WHAT IS BEING ASKED —
Your answer should consist only of the lines below from the one with "Recreate this object" through the one with "circle, in mm.", copied exactly.

INPUT DATA —
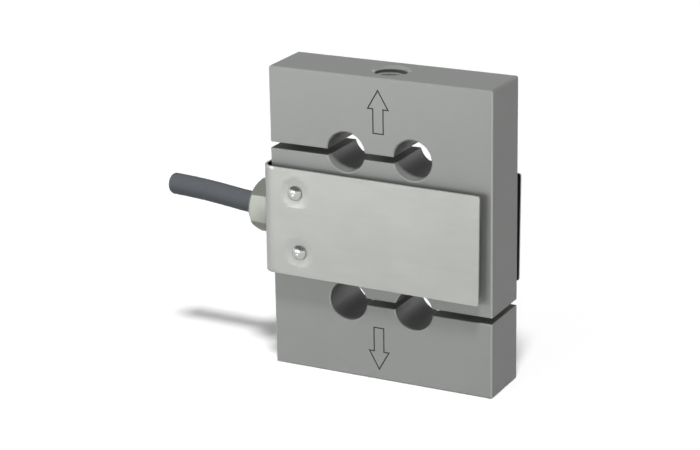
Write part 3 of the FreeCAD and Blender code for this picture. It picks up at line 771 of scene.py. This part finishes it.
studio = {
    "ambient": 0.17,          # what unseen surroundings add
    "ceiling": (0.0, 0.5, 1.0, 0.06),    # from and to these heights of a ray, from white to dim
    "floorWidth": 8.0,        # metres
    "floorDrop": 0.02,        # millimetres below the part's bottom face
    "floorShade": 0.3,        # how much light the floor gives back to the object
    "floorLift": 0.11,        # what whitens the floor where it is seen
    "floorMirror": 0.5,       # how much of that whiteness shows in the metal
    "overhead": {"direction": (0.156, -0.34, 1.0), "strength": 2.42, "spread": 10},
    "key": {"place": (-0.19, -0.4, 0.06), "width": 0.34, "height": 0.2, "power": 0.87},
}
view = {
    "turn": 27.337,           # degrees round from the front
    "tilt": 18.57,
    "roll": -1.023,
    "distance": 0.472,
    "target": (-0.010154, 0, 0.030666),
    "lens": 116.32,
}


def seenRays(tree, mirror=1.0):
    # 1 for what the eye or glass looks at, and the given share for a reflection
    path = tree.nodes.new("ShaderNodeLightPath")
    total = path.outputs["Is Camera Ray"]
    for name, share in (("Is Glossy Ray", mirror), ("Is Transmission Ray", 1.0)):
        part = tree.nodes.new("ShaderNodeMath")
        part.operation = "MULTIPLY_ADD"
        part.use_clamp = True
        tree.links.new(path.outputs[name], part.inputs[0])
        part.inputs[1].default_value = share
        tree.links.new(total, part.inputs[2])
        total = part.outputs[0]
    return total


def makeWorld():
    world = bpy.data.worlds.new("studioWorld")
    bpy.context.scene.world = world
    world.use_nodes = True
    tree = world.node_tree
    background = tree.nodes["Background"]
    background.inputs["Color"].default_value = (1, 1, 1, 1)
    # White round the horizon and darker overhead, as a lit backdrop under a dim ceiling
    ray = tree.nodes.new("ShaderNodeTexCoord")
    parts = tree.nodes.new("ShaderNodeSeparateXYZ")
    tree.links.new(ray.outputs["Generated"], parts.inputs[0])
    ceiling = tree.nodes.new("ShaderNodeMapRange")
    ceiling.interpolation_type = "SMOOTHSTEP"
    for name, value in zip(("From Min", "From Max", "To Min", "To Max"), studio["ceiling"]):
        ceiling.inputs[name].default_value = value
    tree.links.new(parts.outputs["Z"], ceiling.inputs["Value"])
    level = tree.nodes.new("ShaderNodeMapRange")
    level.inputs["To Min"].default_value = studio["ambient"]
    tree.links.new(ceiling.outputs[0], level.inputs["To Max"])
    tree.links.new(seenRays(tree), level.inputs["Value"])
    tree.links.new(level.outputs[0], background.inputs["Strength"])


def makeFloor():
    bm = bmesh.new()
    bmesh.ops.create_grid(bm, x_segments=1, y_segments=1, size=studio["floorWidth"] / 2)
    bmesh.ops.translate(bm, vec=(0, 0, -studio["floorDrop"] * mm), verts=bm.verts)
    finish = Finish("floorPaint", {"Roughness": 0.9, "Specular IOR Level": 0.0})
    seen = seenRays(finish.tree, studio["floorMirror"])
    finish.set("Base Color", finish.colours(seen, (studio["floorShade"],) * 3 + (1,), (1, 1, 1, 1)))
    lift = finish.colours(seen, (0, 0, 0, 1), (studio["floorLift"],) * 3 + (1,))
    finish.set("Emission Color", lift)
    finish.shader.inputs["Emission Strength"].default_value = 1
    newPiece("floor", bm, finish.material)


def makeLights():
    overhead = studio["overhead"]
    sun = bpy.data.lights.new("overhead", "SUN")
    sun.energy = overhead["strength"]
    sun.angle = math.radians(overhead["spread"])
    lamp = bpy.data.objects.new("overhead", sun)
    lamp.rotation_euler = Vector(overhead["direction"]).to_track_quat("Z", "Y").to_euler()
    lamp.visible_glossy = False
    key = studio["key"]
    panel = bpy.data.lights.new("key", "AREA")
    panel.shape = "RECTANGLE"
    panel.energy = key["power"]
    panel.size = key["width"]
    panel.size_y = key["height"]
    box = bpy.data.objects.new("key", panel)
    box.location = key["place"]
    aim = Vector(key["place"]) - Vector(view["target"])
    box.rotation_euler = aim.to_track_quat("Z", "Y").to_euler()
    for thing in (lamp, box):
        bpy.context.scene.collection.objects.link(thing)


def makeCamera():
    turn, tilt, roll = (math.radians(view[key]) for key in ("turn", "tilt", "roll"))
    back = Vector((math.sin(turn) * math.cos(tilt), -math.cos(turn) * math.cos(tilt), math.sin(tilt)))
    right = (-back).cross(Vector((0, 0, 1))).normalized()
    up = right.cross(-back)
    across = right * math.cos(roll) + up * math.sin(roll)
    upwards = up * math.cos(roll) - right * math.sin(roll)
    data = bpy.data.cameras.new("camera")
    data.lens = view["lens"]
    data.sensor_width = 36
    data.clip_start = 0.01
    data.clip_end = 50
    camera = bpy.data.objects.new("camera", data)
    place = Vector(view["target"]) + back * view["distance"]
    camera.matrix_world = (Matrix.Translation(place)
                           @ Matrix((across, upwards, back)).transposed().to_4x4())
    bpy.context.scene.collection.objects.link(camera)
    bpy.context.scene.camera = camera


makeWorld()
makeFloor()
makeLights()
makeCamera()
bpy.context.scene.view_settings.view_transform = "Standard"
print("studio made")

==

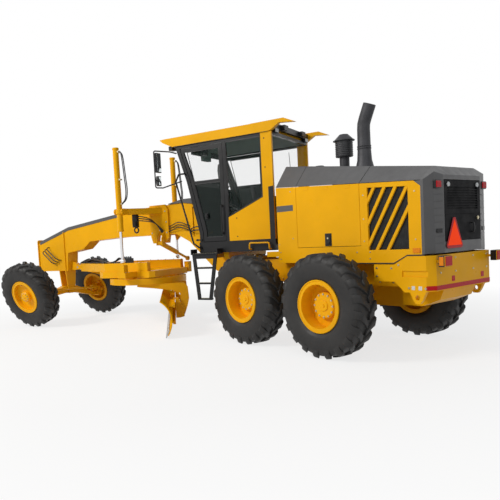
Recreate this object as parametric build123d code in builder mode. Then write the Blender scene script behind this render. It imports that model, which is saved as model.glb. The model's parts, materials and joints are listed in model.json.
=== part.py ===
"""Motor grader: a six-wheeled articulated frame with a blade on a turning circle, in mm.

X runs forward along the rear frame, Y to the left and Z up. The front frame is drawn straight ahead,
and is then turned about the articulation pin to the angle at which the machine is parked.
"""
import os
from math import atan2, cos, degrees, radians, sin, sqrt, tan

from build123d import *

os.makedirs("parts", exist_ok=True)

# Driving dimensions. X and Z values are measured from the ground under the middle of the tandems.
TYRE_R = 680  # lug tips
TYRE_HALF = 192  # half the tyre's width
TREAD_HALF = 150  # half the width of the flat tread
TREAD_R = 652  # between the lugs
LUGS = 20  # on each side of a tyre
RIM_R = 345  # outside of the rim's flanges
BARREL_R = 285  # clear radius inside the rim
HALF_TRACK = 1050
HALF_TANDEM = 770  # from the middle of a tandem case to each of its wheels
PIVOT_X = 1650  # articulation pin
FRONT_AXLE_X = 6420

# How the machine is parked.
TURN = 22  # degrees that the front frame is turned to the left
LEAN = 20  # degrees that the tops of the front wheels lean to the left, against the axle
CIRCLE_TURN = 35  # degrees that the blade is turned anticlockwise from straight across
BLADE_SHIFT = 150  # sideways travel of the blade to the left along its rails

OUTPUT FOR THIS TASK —
Recreate this object as parametric build123d code in builder mode. Then write the Blender scene script behind this render. It imports that model, which is saved as model.glb. The model's parts, materials and joints are listed in model.json.
=== part.py ===
"""Motor grader: a six-wheeled articulated frame with a blade on a turning circle, in mm.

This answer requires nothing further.